## TASK STATEMENT
Begin at the first line below and copy each line exactly, ending with the line where "self.prints += [self.number(*each)" appears.

## INFORMATION SUPPLIED
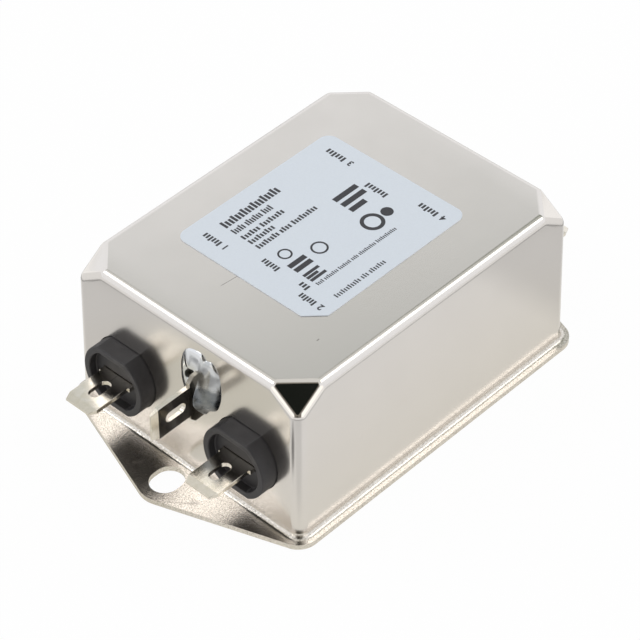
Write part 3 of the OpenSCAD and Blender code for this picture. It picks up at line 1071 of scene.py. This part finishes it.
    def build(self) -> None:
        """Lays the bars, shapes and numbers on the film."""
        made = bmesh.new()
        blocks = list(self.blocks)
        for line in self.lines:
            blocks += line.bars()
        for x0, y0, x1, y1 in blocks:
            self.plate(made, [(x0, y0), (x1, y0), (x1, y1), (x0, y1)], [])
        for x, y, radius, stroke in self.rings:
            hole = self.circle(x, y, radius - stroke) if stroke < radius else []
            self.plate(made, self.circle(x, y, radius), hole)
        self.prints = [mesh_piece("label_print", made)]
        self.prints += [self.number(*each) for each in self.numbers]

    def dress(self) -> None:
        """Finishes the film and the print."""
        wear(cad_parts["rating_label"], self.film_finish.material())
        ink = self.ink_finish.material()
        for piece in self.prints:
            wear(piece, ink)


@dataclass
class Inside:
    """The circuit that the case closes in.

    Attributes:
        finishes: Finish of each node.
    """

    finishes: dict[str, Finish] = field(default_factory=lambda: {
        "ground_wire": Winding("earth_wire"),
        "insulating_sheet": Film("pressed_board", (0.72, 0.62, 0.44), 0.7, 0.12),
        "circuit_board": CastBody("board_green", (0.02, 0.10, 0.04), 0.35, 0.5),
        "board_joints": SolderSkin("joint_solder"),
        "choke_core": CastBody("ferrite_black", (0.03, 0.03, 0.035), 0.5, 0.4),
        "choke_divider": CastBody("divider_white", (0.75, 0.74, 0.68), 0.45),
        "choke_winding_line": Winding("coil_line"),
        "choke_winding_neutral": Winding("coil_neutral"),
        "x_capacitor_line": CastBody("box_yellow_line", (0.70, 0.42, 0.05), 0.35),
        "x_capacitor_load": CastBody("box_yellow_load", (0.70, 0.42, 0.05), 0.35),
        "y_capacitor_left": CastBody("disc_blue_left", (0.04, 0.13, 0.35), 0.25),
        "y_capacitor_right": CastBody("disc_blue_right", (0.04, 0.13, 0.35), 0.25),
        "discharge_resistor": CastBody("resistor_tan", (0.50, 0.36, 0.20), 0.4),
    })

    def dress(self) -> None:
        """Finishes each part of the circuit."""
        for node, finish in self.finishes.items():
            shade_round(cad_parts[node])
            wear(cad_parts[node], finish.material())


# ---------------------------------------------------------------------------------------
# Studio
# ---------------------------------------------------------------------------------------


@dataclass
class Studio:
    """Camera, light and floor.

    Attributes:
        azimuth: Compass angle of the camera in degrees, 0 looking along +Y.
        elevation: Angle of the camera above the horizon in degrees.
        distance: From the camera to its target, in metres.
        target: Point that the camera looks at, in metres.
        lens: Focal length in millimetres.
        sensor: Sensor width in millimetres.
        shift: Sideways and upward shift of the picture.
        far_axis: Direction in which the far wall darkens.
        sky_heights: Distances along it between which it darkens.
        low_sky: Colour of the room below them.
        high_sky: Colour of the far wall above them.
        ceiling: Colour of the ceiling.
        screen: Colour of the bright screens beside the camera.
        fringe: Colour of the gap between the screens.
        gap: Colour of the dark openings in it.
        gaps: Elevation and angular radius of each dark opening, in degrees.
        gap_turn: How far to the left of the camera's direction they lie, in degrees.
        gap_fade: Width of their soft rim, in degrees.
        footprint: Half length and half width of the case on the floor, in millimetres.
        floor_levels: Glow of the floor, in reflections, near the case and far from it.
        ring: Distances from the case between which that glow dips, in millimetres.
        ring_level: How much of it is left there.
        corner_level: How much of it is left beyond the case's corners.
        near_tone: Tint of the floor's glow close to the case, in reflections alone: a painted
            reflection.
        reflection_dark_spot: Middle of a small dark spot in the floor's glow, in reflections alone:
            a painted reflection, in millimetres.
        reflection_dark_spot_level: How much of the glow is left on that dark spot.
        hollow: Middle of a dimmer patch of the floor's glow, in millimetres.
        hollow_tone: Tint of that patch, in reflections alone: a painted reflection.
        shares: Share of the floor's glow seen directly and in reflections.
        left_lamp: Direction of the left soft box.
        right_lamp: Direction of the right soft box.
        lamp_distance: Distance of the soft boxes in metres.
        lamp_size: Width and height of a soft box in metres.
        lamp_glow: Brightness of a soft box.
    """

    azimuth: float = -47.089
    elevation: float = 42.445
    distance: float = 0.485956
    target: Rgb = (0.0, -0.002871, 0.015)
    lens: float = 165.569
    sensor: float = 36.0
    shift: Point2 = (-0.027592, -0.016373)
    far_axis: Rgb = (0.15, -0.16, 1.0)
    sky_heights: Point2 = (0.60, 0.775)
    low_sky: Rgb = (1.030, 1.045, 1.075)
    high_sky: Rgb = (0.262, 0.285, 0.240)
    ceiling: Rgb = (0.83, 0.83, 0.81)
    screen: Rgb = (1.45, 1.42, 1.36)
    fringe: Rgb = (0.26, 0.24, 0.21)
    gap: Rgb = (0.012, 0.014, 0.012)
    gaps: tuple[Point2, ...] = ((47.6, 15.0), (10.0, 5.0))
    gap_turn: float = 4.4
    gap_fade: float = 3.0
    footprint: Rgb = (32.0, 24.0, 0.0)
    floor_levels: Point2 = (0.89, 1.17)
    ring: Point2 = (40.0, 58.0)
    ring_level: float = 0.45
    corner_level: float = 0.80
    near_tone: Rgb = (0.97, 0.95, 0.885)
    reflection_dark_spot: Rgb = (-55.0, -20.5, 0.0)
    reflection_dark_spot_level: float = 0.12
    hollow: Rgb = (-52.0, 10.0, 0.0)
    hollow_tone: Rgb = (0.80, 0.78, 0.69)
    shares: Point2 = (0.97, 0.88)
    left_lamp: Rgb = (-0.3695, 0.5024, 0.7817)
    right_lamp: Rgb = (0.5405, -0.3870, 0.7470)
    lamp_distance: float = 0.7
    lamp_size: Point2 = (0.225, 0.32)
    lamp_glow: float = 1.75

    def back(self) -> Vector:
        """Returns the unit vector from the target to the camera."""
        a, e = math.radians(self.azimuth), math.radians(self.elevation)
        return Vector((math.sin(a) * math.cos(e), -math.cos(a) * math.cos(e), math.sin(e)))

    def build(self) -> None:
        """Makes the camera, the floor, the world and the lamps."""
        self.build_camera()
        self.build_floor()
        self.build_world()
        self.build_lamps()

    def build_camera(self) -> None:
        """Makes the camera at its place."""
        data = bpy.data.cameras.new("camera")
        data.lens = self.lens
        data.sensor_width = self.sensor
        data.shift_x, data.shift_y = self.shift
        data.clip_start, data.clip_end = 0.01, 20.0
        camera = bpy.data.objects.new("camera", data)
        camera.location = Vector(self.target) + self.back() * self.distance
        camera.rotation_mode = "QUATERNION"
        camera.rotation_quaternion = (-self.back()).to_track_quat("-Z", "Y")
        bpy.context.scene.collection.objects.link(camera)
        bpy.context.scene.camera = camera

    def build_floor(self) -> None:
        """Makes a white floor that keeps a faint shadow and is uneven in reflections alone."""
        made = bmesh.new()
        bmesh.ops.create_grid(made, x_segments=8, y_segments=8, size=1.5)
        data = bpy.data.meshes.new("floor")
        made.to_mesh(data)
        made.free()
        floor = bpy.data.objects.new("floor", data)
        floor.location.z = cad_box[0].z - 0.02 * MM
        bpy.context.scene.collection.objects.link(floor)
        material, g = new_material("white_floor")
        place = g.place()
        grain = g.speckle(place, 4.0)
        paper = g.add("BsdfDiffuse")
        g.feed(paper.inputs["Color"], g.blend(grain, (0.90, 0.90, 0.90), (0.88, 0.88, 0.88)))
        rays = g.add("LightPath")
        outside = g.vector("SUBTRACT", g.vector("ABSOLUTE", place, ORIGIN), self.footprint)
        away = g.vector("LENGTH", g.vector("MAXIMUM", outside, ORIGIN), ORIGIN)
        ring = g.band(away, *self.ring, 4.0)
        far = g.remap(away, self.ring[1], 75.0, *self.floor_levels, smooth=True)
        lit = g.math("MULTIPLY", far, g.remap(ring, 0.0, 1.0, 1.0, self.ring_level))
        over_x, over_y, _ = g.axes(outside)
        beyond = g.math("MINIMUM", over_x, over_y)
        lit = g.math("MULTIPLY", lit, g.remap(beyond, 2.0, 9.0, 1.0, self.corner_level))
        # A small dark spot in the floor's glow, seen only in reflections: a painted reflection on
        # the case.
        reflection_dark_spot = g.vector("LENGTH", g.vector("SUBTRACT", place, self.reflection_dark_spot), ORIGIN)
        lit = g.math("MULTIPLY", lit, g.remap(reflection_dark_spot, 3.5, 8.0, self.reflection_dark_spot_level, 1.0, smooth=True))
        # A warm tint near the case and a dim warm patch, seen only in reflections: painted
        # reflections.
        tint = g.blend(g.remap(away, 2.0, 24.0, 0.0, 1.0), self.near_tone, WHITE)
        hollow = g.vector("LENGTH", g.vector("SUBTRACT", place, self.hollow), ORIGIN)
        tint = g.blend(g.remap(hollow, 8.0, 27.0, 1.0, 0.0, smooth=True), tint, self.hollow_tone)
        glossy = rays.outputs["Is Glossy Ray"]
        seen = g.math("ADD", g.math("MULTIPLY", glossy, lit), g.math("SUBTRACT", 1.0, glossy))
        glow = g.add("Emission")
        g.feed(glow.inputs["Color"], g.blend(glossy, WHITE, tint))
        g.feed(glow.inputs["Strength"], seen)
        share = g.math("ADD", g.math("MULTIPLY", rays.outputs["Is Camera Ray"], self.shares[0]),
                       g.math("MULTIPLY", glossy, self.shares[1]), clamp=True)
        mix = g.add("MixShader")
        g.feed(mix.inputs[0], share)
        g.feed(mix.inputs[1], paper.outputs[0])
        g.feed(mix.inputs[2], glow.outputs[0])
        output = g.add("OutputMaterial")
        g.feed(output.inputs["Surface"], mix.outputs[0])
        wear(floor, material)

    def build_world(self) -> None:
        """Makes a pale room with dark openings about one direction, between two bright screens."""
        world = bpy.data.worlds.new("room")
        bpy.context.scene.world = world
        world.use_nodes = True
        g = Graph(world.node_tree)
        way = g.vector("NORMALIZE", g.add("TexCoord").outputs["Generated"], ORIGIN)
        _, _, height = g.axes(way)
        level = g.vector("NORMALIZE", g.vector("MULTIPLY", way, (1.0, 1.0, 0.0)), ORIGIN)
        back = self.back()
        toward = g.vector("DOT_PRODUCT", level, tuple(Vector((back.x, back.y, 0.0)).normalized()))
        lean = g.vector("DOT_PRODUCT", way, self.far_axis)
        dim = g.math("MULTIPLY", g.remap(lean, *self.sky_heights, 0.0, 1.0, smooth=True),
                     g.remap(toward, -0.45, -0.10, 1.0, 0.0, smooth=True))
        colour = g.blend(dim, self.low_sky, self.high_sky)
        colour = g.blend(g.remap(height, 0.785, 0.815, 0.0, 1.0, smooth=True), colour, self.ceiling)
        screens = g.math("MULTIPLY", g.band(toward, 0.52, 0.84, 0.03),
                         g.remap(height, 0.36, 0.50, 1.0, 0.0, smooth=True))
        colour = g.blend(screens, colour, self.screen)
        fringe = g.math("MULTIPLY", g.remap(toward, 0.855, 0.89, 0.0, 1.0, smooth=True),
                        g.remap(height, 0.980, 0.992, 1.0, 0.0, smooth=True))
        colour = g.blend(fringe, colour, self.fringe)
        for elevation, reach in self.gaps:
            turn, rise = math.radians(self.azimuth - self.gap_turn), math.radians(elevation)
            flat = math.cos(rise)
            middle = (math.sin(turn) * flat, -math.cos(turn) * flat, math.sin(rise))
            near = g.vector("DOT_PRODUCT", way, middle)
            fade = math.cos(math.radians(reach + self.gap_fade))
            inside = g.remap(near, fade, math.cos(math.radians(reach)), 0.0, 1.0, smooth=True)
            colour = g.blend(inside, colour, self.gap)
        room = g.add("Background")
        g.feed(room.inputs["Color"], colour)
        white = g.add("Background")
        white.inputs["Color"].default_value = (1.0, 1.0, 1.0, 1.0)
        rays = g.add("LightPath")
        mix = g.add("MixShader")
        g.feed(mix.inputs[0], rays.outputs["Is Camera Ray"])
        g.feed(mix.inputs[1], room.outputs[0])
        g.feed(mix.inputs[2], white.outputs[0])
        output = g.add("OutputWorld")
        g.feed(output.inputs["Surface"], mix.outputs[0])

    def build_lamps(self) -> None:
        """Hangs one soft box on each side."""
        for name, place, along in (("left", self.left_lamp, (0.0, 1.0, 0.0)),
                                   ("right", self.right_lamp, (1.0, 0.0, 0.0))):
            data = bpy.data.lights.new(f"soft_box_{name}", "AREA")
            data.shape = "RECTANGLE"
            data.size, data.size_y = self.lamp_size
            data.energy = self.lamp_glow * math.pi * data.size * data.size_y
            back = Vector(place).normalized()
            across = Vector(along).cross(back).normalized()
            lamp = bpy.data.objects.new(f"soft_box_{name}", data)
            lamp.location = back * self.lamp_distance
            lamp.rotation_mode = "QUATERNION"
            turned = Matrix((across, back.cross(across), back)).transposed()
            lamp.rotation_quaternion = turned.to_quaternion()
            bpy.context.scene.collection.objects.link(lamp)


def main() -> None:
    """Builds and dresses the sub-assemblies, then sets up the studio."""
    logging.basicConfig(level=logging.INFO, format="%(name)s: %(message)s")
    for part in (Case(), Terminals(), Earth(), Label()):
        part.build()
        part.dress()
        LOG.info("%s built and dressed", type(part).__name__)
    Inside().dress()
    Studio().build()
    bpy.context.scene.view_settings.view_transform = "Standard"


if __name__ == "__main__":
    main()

## COMPLETE OUTPUT
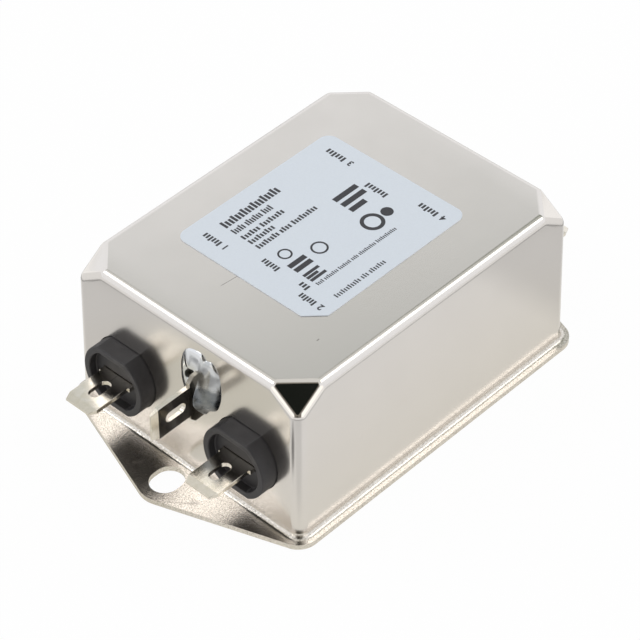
Write part 3 of the OpenSCAD and Blender code for this picture. It picks up at line 1071 of scene.py. This part finishes it.
    def build(self) -> None:
        """Lays the bars, shapes and numbers on the film."""
        made = bmesh.new()
        blocks = list(self.blocks)
        for line in self.lines:
            blocks += line.bars()
        for x0, y0, x1, y1 in blocks:
            self.plate(made, [(x0, y0), (x1, y0), (x1, y1), (x0, y1)], [])
        for x, y, radius, stroke in self.rings:
            hole = self.circle(x, y, radius - stroke) if stroke < radius else []
            self.plate(made, self.circle(x, y, radius), hole)
        self.prints = [mesh_piece("label_print", made)]
        self.prints += [self.number(*each) for each in self.numbers]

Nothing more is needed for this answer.